Their seniors’ home went on heightened alert, too. And although my dad had at least some medical help, my parents were at a loss about how to care for each other. Our mother wandered and that meant she sometimes got lost which terrified my father – and us. Still, she’d sit for nine innings of a Jays game to allow us all some relief from worrying for a few hours. I’d occasionally even hear my father ask, “Who’s playing?” through the phone as he attempted to keep her interested – and safe.

You take your wins where you can.

My parents became frailer during the endless hours of isolation, which started in one season and continued into another. Even as the lockdowns eased, it became clear they needed more help. The pair would watch 2021′s thrilling final games of the Jays’ regular season in a long-term care facility.

It was the right move – even if the shift from their own home to assisted living to long-term care felt a bit like a journeyman player’s fall from the big leagues to the minors. They struggled to find a reason to keep going. We all did.

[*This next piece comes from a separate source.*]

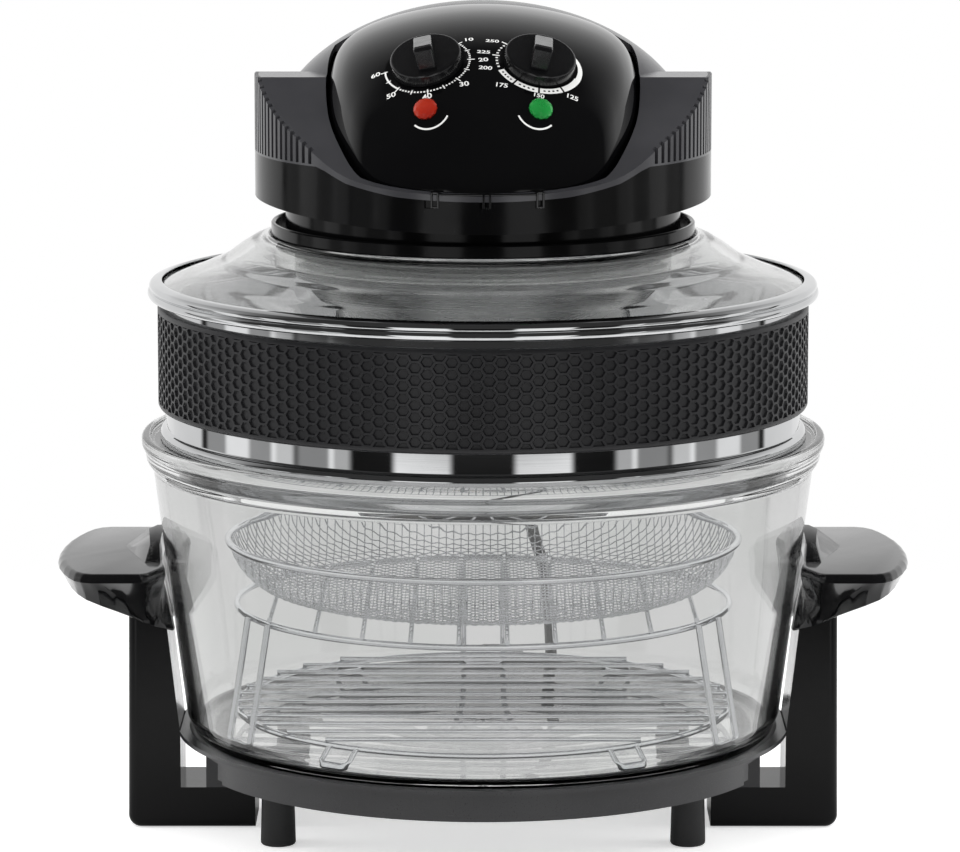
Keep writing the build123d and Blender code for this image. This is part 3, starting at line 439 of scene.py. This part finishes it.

As the Jays got hot last summer, my forgetful mother began to recognize players Vladimir Guerrero Jr., Bo Bichette and the crew on sight. She loved their heavy-hitting talent – but it was their boundless joy that kept her coming back.

Steps away in his hospital bed, something was also happening to my father as the boys of summer got closer to the playoffs. I’d like to think he recognized something in them he used to foster on the field. Hope.

I fell into the routine of doing the play-by-play since he could barely see the screen. As we listened to the familiar rhythm of the ball off the bat, a calm fell over my mother, my father and me. This was no longer our go-to emotion but in those moments, between pitches, it felt like we were home.

It would be the last season of ball for my father who was just too worn out to wait for another spring. I have the ball cap I bought him last season beside me as I write. I wore it on the Jays’ opening day in April.

Who knows what this year will bring for my mother – or us. My sister and I continue to navigate her health care alongside dedicated but exhausted caregivers. COVID remains a fickle unrelenting opponent and our crumbling elder-care system isn’t going to make a comeback any time soon.

But baseball is back.

And I will forever have the memory of my father, half asleep across the room, transformed once again into the optimistic third base coach he’d always been while the Blue Jays fought fiercely in the final stretch last season. He revelled in their grit and didn’t seem to care they might not make the playoffs despite the inspired late-season rally. He understood their fate was out of their hands. He knew a thing or two about that feeling.

As this season continues – with all the unknowns ahead on and off the field – I’ll try and remember my dad’s last pep talk whispered from his hospital bed to what felt like everyone and no one in particular.

“Keep swinging the bat,” he reminded us all. “You gotta just keep swinging.”

Lynn Easton lives in Maple Ridge, B.C.